Zunächst hieß es für die Bexbacher Wehrleute aber abzuwarten. Denn dorthin, wo sie das Trinkwasserreservoir hinbringen sollten, gab es noch gar keine Zuwegung. „Wir sind dort überhaupt nicht hingekommen“, so Lapre. Und dann hatten zu allem Übel auch noch die alten Batterien des Rüstfahrzeuges schlapp gemacht. Mit Stromspende und Überbrückung klappte es dann doch, der Bexbacher Trupp kümmerte sich um das Leerpumpen von Kellern, während die Wasserversorgung erst einmal nicht benötigt wurde. „Die Leute – egal ob Betroffene oder Einsatzkräfte – waren alle sehr freundschaftlich und froh darüber, dass wir da waren, wollten wissen woher wir kommen“, so Lapre.
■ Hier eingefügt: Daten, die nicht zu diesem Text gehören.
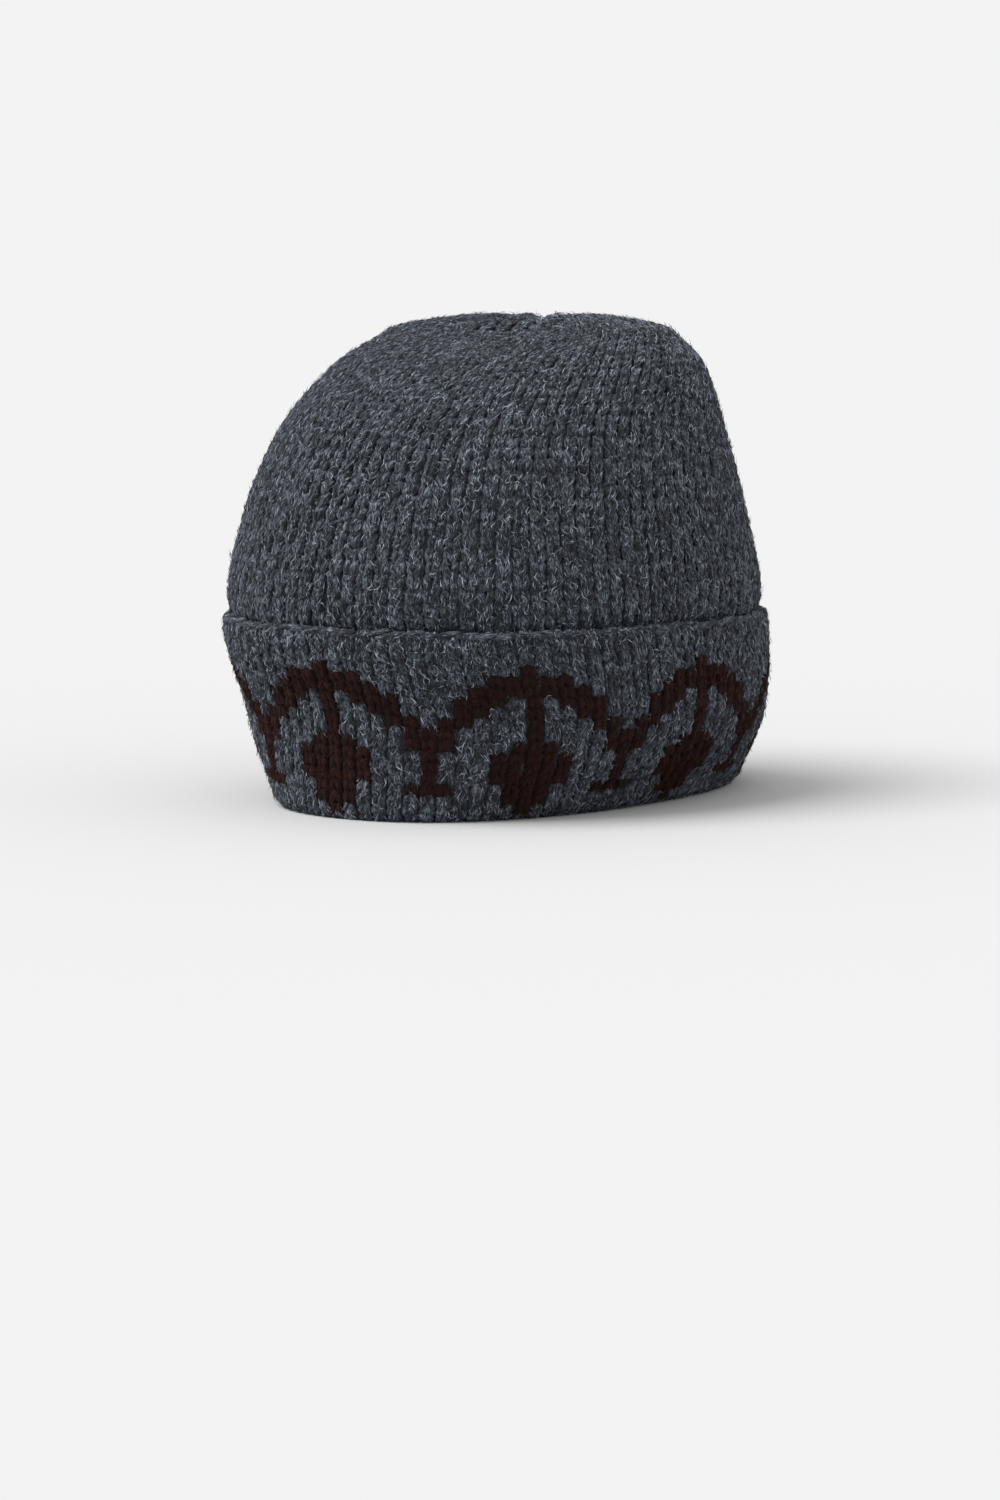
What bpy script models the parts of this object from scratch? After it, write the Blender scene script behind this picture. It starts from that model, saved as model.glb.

Er und seine Leute haben solch eine Hilfsbereitschaft und solch eine Katastrophensituation noch nie erlebt.
Dass die Nerven bei alledem in Habachtstellung sind, versteht sich von selbst. „Wenn man so einen Keller leerpumpt, dann weiß man nie, was auf einen zukommt, ob man da vielleicht jemanden findet“, so der Stadtwehrführer. 160 Tote, 170 Vermisste im Ahrtal, das müssen nun die Wehrleute aus Bexbach erst einmal für sich verarbeiten. Der aus einer mit Schlamm-Massen überdeckten Ackerfläche ragende menschliche Arm, den die Polizei bereits mit einem roten Zettel markiert hatte, werden Lapre und seine Kameraden nicht so schnell vergessen. Auch nicht die umherirrenden schreienden Pferde und Rinder. Szenen, wie man sie aus manchem Film zu kennen glaubt. Doch Klaus Trampenau, der bereits zweimal im Ahrtal im Einsatz war, weiß: „Die Realität ist um ein Vielfaches grausamer. Da gibt es keine Häuser mehr, keine Brücken, die Menschen sind verzweifelt und stehen vor dem absoluten Nichts. Trampenau kennt die Gegend sehr gut. Beruflich hatte er als Reisebusfahrer öfters Gruppen nach Grafschaft gebracht. „Dort gab es ein ganz bekanntes Ausflugslokal am Hang. Von dem ist gar nichts mehr da, außer einem Pfosten.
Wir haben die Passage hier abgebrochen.